Assimilating in situ and radar altimetry data into a large-scale hydrologic-hydrodynamic model for streamflow forecast in the Amazon
- 1Instituto de Pesquisas Hidráulicas IPH, Universidade Federal do Rio Grande do Sul UFRGS, Brazil
- 2Géosciences Environnement Toulouse GET, UMR5563, CNRS IRD UPS – OMP, Université Toulouse III Paul Sabatier, Toulouse, France
- 3CPTEC/INPE – Centro de Previsão de Tempo e Estudos Climáticos, Instituto Nacional de Pesquisas Espaciais, Cachoeira Paulista, Brazil
- 4Laboratoire d'Etudes en Géophysique et Océanographie Spatiales LEGOS (UMR 5566 CNES CNRS IRD UPS), OMP, Université Toulouse III Paul Sabatier, Toulouse, France
- 5NASA Goddard Space Flight Center, Hydrological Sciences Lab,Greenbelt, USA
- 6Universidade do Estado do Amazonas UEA, Brazil
Abstract. In this work, we introduce and evaluate a data assimilation framework for gauged and radar altimetry-based discharge and water levels applied to a large scale hydrologic-hydrodynamic model for stream flow forecasts over the Amazon River basin.

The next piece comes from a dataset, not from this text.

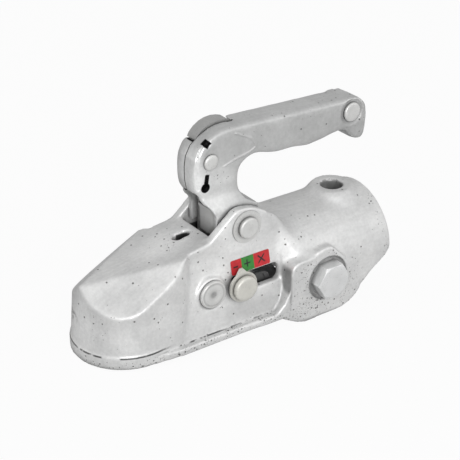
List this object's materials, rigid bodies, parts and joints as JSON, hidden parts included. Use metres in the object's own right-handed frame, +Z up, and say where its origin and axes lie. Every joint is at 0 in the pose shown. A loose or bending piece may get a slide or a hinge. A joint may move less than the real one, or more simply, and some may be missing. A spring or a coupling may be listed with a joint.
{
  "type": "trailer coupling head",
  "caption": "Pressed steel trailer coupling head with ball cup, lift handle, wear indicator and clamped round drawbar socket.",
  "frame": {"origin": "centre of the ball cup, which lies on the axis of the drawbar socket", "axes": "+X from the nose to the drawbar end, +Y to the far side in the picture, +Z up through the handle"},
  "size_m": [0.2158, 0.0981, 0.1368],
  "materials": {
    "galvanised": "hot-dip galvanised pressed sheet, matt with small pits",
    "handle": "galvanised pressed sheet, satin",
    "zinc": "zinc plated, satin",
    "pin": "zinc plated with a faint yellow tone",
    "inner_steel": "plain machined steel",
    "spring": "oil-dark spring steel",
    "forged": "forged steel, dark grey",
    "bronze": "sintered bronze",
    "label": "printed film, red and green fields"
  },
  "bodies": {
    "shell": {"housing": "galvanised", "pivot_rivet": "zinc", "pivot_washer_near": "zinc", "pivot_washer_far": "zinc", "jaw_rivet": "zinc", "wear_label": "label", "cross_bolt": "zinc", "cross_washer": "zinc", "cross_nut": "zinc", "drawbar_stop": "inner_steel"},
    "handle": {"handle_shell": "handle", "handle_front_rivet": "zinc", "handle_end_rivet": "zinc", "pivot_sleeve": "inner_steel", "drive_pin": "inner_steel", "handle_spring": "spring"},
    "catch": {"safety_catch": "handle", "catch_spring": "spring"},
    "slide_block": {"slider": "forged", "indicator_pin": "pin", "pointer_plate": "pin", "pin_retainer": "spring"},
    "clamp_jaw": {"jaw": "forged", "jaw_bush": "bronze", "jaw_spring": "spring"}
  },
  "joints": [
    {"name": "handle_lift", "type": "hinge", "parent": "shell", "child": "handle", "pos_m": [0.0758, 0, 0.0424], "axis": [0, -1, 0], "range_deg": [0, 34], "stiffness_Nm_per_rad": 4, "springref_deg": -34.38},
    {"name": "catch_press", "type": "hinge", "parent": "handle", "child": "catch", "pos_m": [0.0573, 0, 0.0859], "axis": [0, 1, 0], "range_deg": [0, 8], "stiffness_Nm_per_rad": 0.3, "springref_deg": -22.92},
    {"name": "slider_travel", "type": "slide", "parent": "shell", "child": "slide_block", "axis": [1, 0, 0], "range_m": [0, 0.01403]},
    {"name": "jaw_swing", "type": "hinge", "parent": "shell", "child": "clamp_jaw", "pos_m": [0.046, 0, 0.008], "axis": [0, -1, 0], "range_deg": [0, 20]}
  ],
  "couplings": [
    {"joint": "slider_travel", "follows": "handle_lift", "m_per_rad": 0.023649},
    {"joint": "jaw_swing", "follows": "handle_lift", "ratio": 0.58824}
  ]
}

We used the process-based hydrological model called MGB-IPH coupled with a river hydrodynamic module using a storage model for floodplains. The Ensemble Kalman Filter technique was used to assimilate information from hundreds of gauging and altimetry stations based on ENVISAT satellite data. Model state variables errors were generated by corrupting precipitation forcing, considering log-normally distributed, time and spatially correlated errors. The EnKF performed well when assimilating in situ discharge, by improving model estimates at the assimilation sites (change in root-mean-squared error Δrms = −49%) and also transferring information to ungauged rivers reaches (Δrms = −16%). Altimetry data assimilation improves results, in terms of water levels (Δrms = −44%) and discharges (Δrms = −15%) to a minor degree, mostly close to altimetry sites and at a daily basis, even though radar altimetry data has a low temporal resolution. Sensitivity tests highlighted the importance of the magnitude of the precipitation errors and that of their spatial correlation, while temporal correlation showed to be dispensable. The deterioration of model performance at some unmonitored reaches indicates the need for proper characterisation of model errors and spatial localisation techniques for hydrological applications. Finally, we evaluated stream flow forecasts for the Amazon basin based on initial conditions produced by the data assimilation scheme and using the ensemble stream flow prediction approach where the model is forced by past meteorological forcings. The resulting forecasts agreed well with the observations and maintained meaningful skill at large rivers even for long lead times, e.g. >90 days at the Solimões/Amazon main stem. Results encourage the potential of hydrological forecasts at large rivers and/or poorly monitored regions by combining models and remote-sensing information.